According to the Macon newspaper, Tidwell was rated as the top driver on the Strictly Stock circuit in the southeast and in his home state, Georgia. During his third year of racing, he won 34 track victories in one year, which was a mark no other Georgia driver could equal. He also held the title of Southeastern Champion for eight years. The Macon Telegraph had this to say about Tidwell, "This young blond fellow is completely fearless and has the grit and determination that sets him apart everywhere he goes. He is both a demon on his motorcycle and in his racecar."

In June 1949, Tidwell set a track record at Central City Park Speedway at a speed of 32.2 seconds, and he also set a track record at the Albany, Georgia speedway for 31.2 seconds in 1952.

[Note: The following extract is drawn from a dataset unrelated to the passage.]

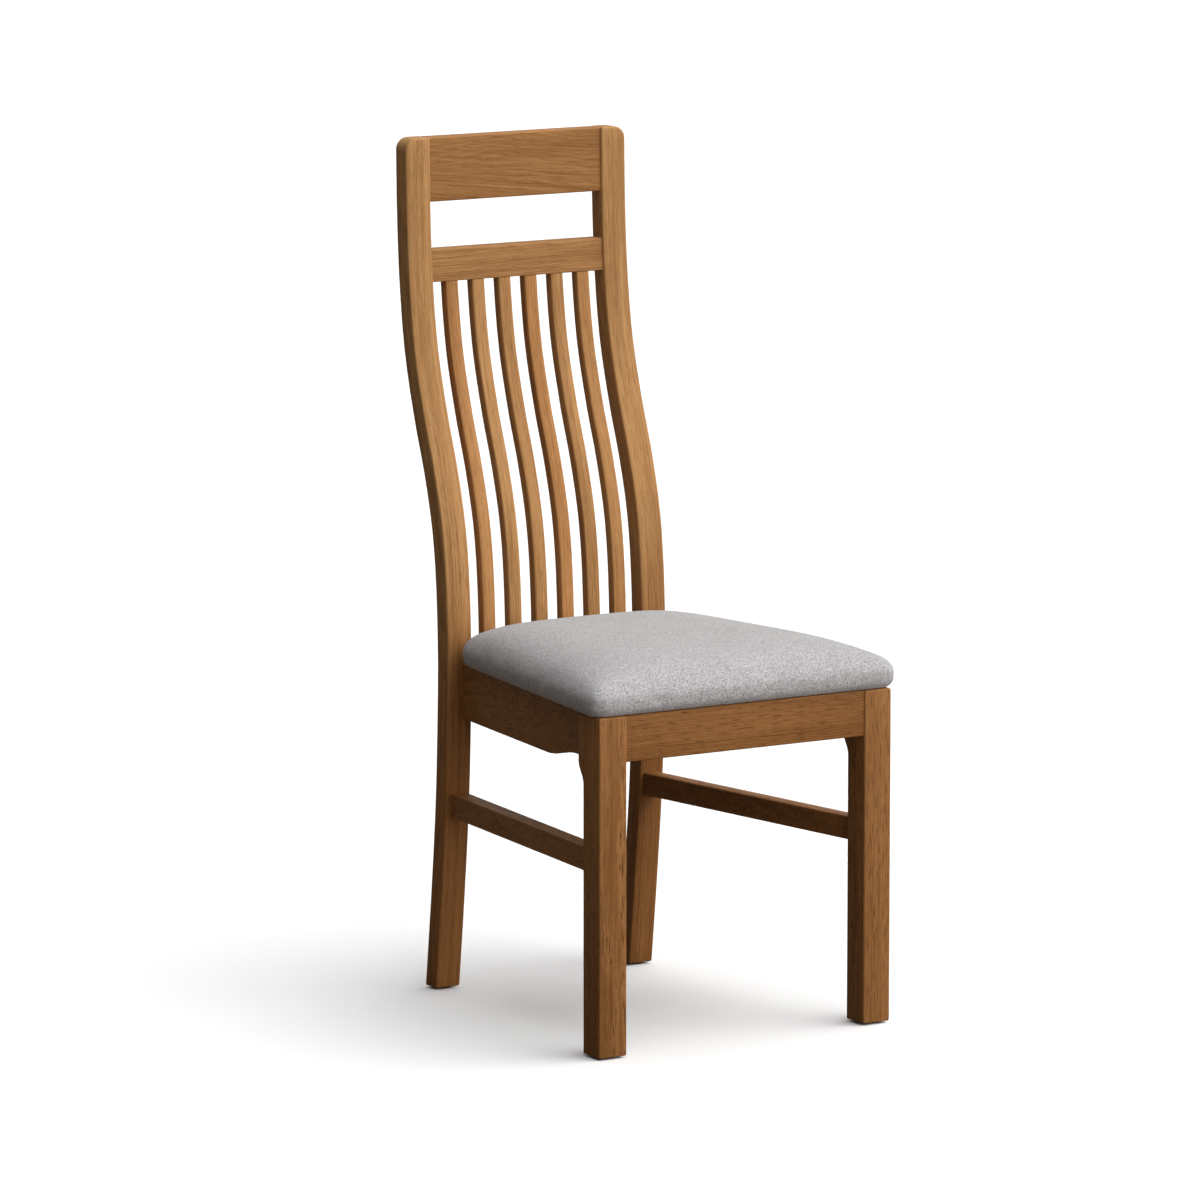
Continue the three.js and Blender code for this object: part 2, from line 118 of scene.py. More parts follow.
class ChairTimberSettings(bpy.types.PropertyGroup):
    """Sizes and colours of the timber"""

    arris: length("Arris", "Radius of the rounded long edges", 0.0022)
    leg_arris: length("Leg arris", "Radius of the rounded edges of the legs", 0.0026)
    post_corner: length("Post corner", "Radius of the outer corner at the top of a post", 0.016)
    leg_swelling: length("Leg swelling", "How far a front leg swells back to its rail", 0.0115)
    rail_rise: length("Rail rise", "Rise of a side rail's lower edge to the front leg", 0.013)
    pale: colour("Pale wood", "Colour of the pale early wood", (0.565, 0.312, 0.127))
    dark: colour("Dark wood", "Colour of the dark late wood", (0.19, 0.075, 0.016))
    pore: colour("Pores", "Colour of the open pores", (0.075, 0.026, 0.006))


class ChairPadSettings(bpy.types.PropertyGroup):
    """Shape and cloth of the seat pad"""

    shoulder: length("Shoulder", "Radius of the pad's soft upper edge", 0.025)
    foot: length("Foot", "Radius of the pad's lower edge", 0.009)
    corner: length("Corner", "Radius of the pad's corners in plan", 0.026)
    crown: length("Crown", "How far the middle stands above the shoulders", 0.027)
    voxel: length("Cloth mesh", "Size of the cloth's mesh", 0.006, 0.003)
    swell_limit: length("Swell limit", "How far the pressure may move the cloth", 0.004)
    foam_give: length("Foam give", "How far the cloth may sink into the foam", 0.0008)
    foam_hold: FloatProperty(
        name="Foam hold", description="How firmly the foam holds the cloth to its shape",
        default=0.15, min=0.0, max=1.0,
    )
    slack_cloth: FloatProperty(
        name="Slack cloth", description="Spare cloth, as a part of its length", default=0.004,
        min=0.0, max=0.2, subtype="FACTOR",
    )
    pressure: FloatProperty(
        name="Pressure", description="Pressure of the filling on the cloth", default=6.0, min=0.0
    )
    steps: IntProperty(
        name="Steps", description="Frames that the cloth is given to settle", default=20, min=2
    )
    light: colour("Light yarn", "Colour of the light yarn", (0.605, 0.602, 0.62))
    grey: colour("Grey yarn", "Colour of the darker yarn", (0.205, 0.203, 0.212))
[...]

Tidwell raced at the first annual race held at the Darlington Raceway in Darlington, South Carolina. During that race, he drove an Oldsmobile 88, number 102, called the Heart of Georgia Special. He also raced at Daytona, Florida when the races were still being held right on the beach.

Due to popular demand, Tidwell and his rival, Barney Smith were matched to compete in a special 5-lap winner take all race, held September 11, 1949 at Central City Park Speedway in Macon, Georgia. The race was listed as a special feature event. Tidwell took the checkered flag for the victory in front of a crowd of 5,000.

Tidwell once participated in an added attraction at the Warner Robins, Georgia track, ran by the Warner Robins Civil Air Patrol, in which he raced six laps against a Cub airplane, flown by licensed pilot, Clive Hyatt of the Warner Robins Civil Air Patrol. Hyatt kept his wing tip almost right on top of Tidwell's car the whole race and would get ahead of Tidwell at the back leg of the track when the wind was at his back. Tidwell was the winner of the race.

A few years after he lost his hearing, Tidwell retired from racing in 1959.

Later in years, Tidwell said that the only place he ever wanted to race and never did was Indianapolis, Indiana.

Tidwell's racing memorabilia was on display at the International Motorsports Hall of Fame in Talladega, Alabama for ten years and now may be seen at the Georgia Sports Hall of Fame in Macon, Georgia.